## Work instructions
Send back all the data below, exactly as given.
--- Begin ---
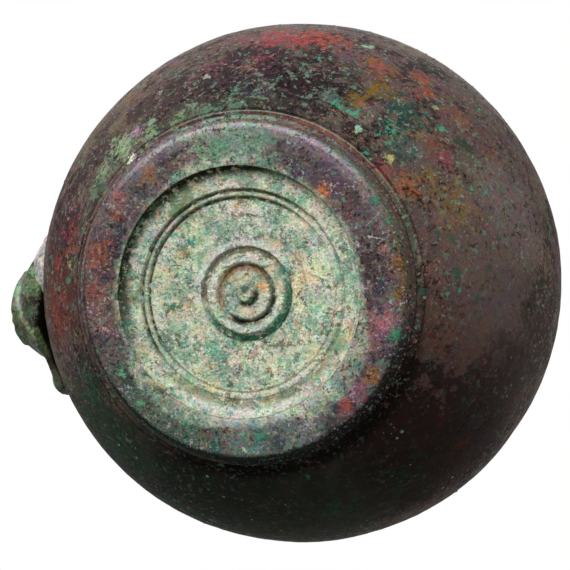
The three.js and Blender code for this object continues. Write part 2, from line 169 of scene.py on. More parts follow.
def castTogether(name, parts, voxel, rounds):  # one cast skin round overlapping closed bodies
    points = []
    faces = []
    for partPoints, partFaces in parts:
        faces += [[len(points) + i for i in face] for face in partFaces]
        points += list(partPoints)
    obj = settle(meshObject(name, points, faces))
    remesh = obj.modifiers.new("cast", "REMESH")
    remesh.mode = "VOXEL"
    remesh.voxel_size = voxel * mm
    soften = obj.modifiers.new("worn", "SMOOTH")
    soften.factor = 0.5
    soften.iterations = rounds
    return settle(evaluated(obj))


def finishPiece(obj, material, slot, *nodes):
    obj.data.materials.clear()
    obj.data.materials.append(material)
    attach(obj, "root")
    if nodes:
        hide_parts(*nodes)
    return obj


# Node trees


noiseStep = (31.7, 11.9, 23.3)  # how far one unit of shift moves a noise's place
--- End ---
## Solution for this exercise
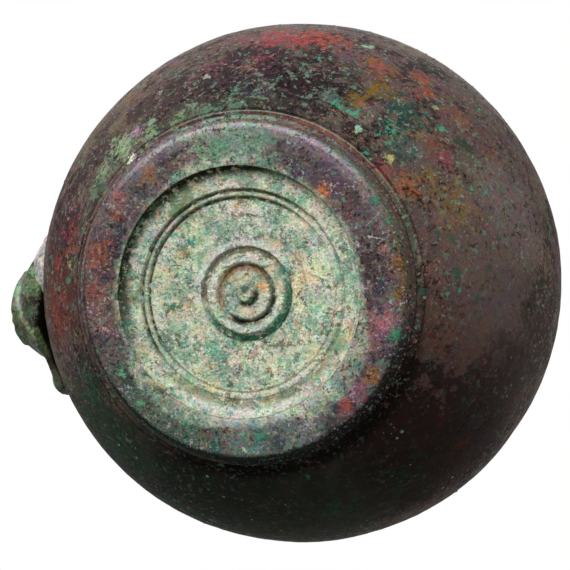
The three.js and Blender code for this object continues. Write part 2, from line 169 of scene.py on. More parts follow.
def castTogether(name, parts, voxel, rounds):  # one cast skin round overlapping closed bodies
    points = []
    faces = []
    for partPoints, partFaces in parts:
        faces += [[len(points) + i for i in face] for face in partFaces]
        points += list(partPoints)
    obj = settle(meshObject(name, points, faces))
    remesh = obj.modifiers.new("cast", "REMESH")
    remesh.mode = "VOXEL"
    remesh.voxel_size = voxel * mm
    soften = obj.modifiers.new("worn", "SMOOTH")
    soften.factor = 0.5
    soften.iterations = rounds
    return settle(evaluated(obj))


def finishPiece(obj, material, slot, *nodes):
    obj.data.materials.clear()
    obj.data.materials.append(material)
    attach(obj, "root")
    if nodes:
        hide_parts(*nodes)
    return obj


# Node trees


noiseStep = (31.7, 11.9, 23.3)  # how far one unit of shift moves a noise's place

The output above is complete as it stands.